Neither Open Source nor Wikipedia, under different names, looks, and motivations, are as new as they seem to be. They've been known for decades, and only seemed pointless or impossible because our shared imagination often runs a bit behind our shared power. We've began to realize we can make computers do an enormous number of things, much sooner than we thought we would, and while we try to predict and shape the implications of this, we're still approaching at it as if revolutionary technology can only work if built and controlled by giant countries and companies.
They are a part of it, but not the only one, and over the long term perhaps not even the most important part.

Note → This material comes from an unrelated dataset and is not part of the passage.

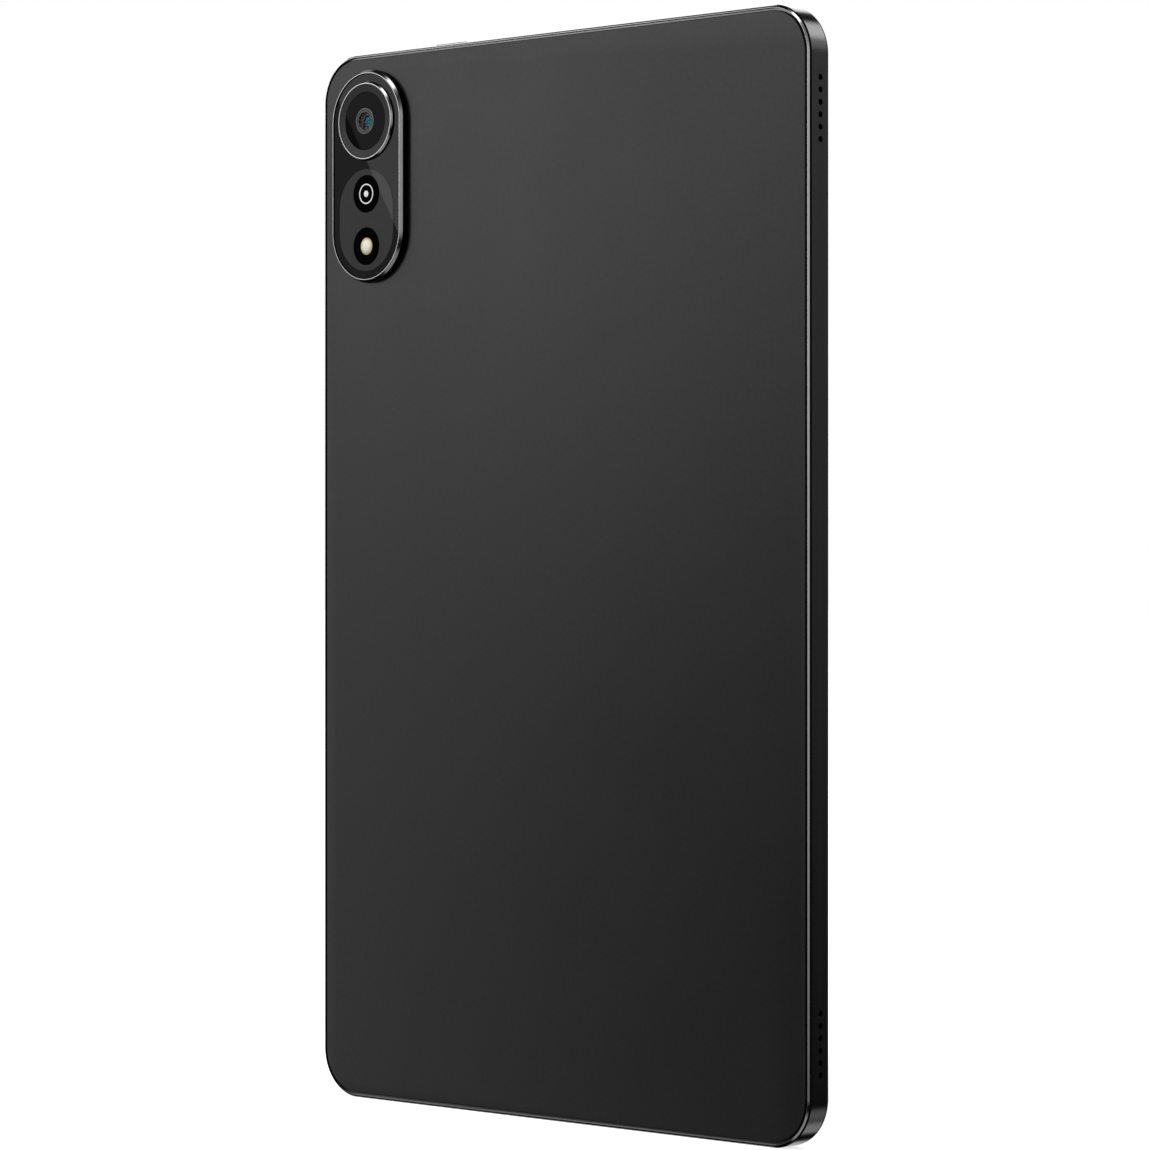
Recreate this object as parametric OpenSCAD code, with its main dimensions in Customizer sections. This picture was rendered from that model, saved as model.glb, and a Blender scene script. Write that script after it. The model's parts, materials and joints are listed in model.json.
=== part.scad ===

Google matters because it gives us access to the knowledge we — journalists, scientists, amateurs, scholars, people armed with nothing more and nothing less than a phone and curiosity — built and shared. We go to Facebook to see what we are doing.
Some Artificial Intelligences can only be built by sophisticated, specialized, organizations; some companies will become wealthy (or even more so) doing it. And some others can and will be built by all of us, together, and over the long term, their impact will be just as large, if not more. The world changed once everybody was able, at least in theory, to read. It changed again when everybody was able, at least in theory, to write something than everybody in the world can read.
How much will it change again once the things around us learn how to do things on their own, and we teach them together?
This article is based on the talk I gave at the Red Hat Forum Buenos Aires 2017.